Primary Supervisor: Dr Anne Straube, Warwick Medical School

Secondary supervisor: TBC

PhD project title: Cell-to-cell spread of Marek’s Disease Virus

University of Registration: University of Warwick

Project outline:

The sustainability of global food production is under threat from the increase in human population, reduced availability of natural resources and climate change. With a current global production of 55 billion chickens annually, poultry meat and eggs dominate animal protein products for human consumption world-wide. The UK poultry industry, contributing around £3.5 billion to the economy annually, provides more than 90% of the poultry meat and egg for the country. Avian diseases, particularly those induced by viral pathogens, remain a major threat for sustainable poultry production. Marek's disease is one of the most widespread and economically important diseases of poultry, with global losses estimated to more than US $2,000 million. MD is a fatal, highly contagious, neoplastic disease affecting chickens. It is caused by an alphaherpesvirus called Gallid herpesvirus-2 or Marek's Disease Virus (MDV). Advancing our understanding of MDV by identifying and characterising its life cycle and virus-host interactions will enable us to develop interventions that limit the transmission of MDV. MDV is a large DNA virus that is strictly cell-associated. Thus live infected cells have to be used to maintain the infectivity of the virus and it is highly dependent on the host cytoskeleton to transport MDV from entry site to nucleus, and new virus particles via Golgi back to the cell surface to transmit to neighbouring cells. How the virus is transferred from one cell to the other is not clear. It is assumed that this occurs through the formation of tunnelling nanotubes (TNTs) that connect the cytoplasm of neighbouring cells and allow passage of viruses. The aim of the project will be to directly observe transfer of the virus between cells and to identify host cell factors and viral proteins involved in orchestrate this process, i.e. trigger the formation of TNTs, and transporting the virus towards and through TNTs.

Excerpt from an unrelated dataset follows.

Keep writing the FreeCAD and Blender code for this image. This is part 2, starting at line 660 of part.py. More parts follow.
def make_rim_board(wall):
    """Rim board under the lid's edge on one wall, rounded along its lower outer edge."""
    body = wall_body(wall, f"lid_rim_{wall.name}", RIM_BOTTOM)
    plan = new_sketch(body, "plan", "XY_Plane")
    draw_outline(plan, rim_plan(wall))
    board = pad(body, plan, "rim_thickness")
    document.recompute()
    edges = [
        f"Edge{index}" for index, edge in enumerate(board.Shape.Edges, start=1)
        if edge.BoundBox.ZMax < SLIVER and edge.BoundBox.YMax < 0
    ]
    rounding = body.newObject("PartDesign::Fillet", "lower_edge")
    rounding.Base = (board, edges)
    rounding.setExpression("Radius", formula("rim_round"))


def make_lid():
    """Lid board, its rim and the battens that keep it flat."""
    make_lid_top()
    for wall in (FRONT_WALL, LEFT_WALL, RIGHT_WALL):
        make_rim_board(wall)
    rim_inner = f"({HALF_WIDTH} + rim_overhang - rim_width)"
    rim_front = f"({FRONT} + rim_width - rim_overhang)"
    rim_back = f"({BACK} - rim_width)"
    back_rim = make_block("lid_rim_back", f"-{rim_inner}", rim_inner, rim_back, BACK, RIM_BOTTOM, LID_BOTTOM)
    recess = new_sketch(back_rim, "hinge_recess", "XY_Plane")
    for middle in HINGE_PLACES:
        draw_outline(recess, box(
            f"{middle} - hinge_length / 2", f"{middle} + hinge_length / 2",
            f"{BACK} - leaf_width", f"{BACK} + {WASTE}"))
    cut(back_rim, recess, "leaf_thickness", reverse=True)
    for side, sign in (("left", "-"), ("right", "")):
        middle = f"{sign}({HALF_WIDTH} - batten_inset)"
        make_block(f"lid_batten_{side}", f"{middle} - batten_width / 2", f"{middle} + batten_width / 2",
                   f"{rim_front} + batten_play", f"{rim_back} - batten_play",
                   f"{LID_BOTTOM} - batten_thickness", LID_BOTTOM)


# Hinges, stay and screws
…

Thus the project will combine live cell imaging using lattice light sheet microscopy, quantitative image analysis and particle tracking,

References: (there is no published information on the mechanism of MDV cell-to-cell transport yet, but from other viruses and prions)

  1. Gousset K, Schiff E, Langevin C, Marijanovic Z, Caputo A, Browman DT, Chenouard N, de Chaumont F, Martino A, Enninga J, Olivo-Marin JC, Männel D, Zurzolo C. Prions hijack tunnelling nanotubes for intercellular spread. Nat Cell Biol. 2009 Mar;11(3):328-36. doi: 10.1038/ncb1841. Epub 2009 Feb 8. PMID: 19198598.
  2. Sherer NM, Lehmann MJ, Jimenez-Soto LF, Horensavitz C, Pypaert M, Mothes W. Retroviruses can establish filopodial bridges for efficient cell-to-cell transmission. Nat Cell Biol. 2007 Mar;9(3):310-5. doi: 10.1038/ncb1544. Epub 2007 Feb 11. PMID: 17293854; PMCID: PMC2628976.
  3. Roberts KL, Manicassamy B, Lamb RA. Influenza A virus uses intercellular connections to spread to neighboring cells. J Virol. 2015 Feb;89(3):1537-49. doi: 10.1128/JVI.03306-14. Epub 2014 Nov 26. PMID: 25428869; PMCID: PMC4300760.

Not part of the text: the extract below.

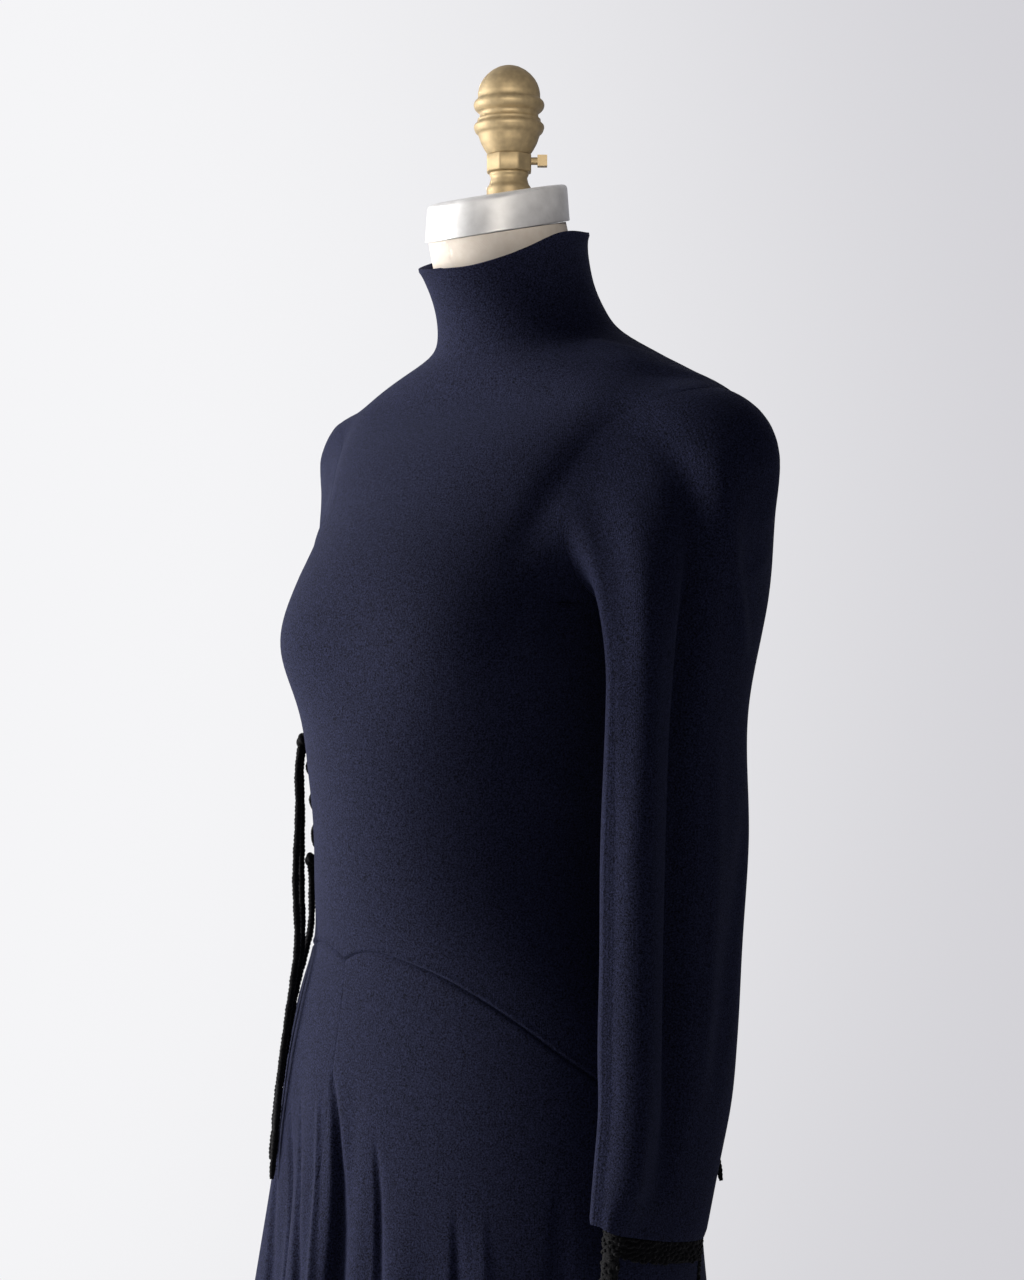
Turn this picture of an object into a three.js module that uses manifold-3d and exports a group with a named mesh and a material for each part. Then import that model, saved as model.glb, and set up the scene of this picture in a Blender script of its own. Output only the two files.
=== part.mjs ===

BBSRC Strategic Research Priority: Sustainable Agriculture and Food: Animal Health and Welfare & Understanding the Rules of Life:Microbiology

    Techniques that will be undertaken during the project:

    Animal cell culture; molecular biology to clone cDNAs and introduce deletions and point mutations into expression constructs; RNAi and DNA transfection to deplete proteins of choice and supplement with wild-type and mutant versions; proteomics to identify interacting proteins; protein purification and protein-protein interaction analysis; live cell imaging assays (e.g. imaging infected chicken cells using lattice light sheet and spinning disk confocal microscopy); total internal reflection fluorescence microscopy paired with biochemical reconstitution assays; image and statistical data analysis using ImageJ and Matlab.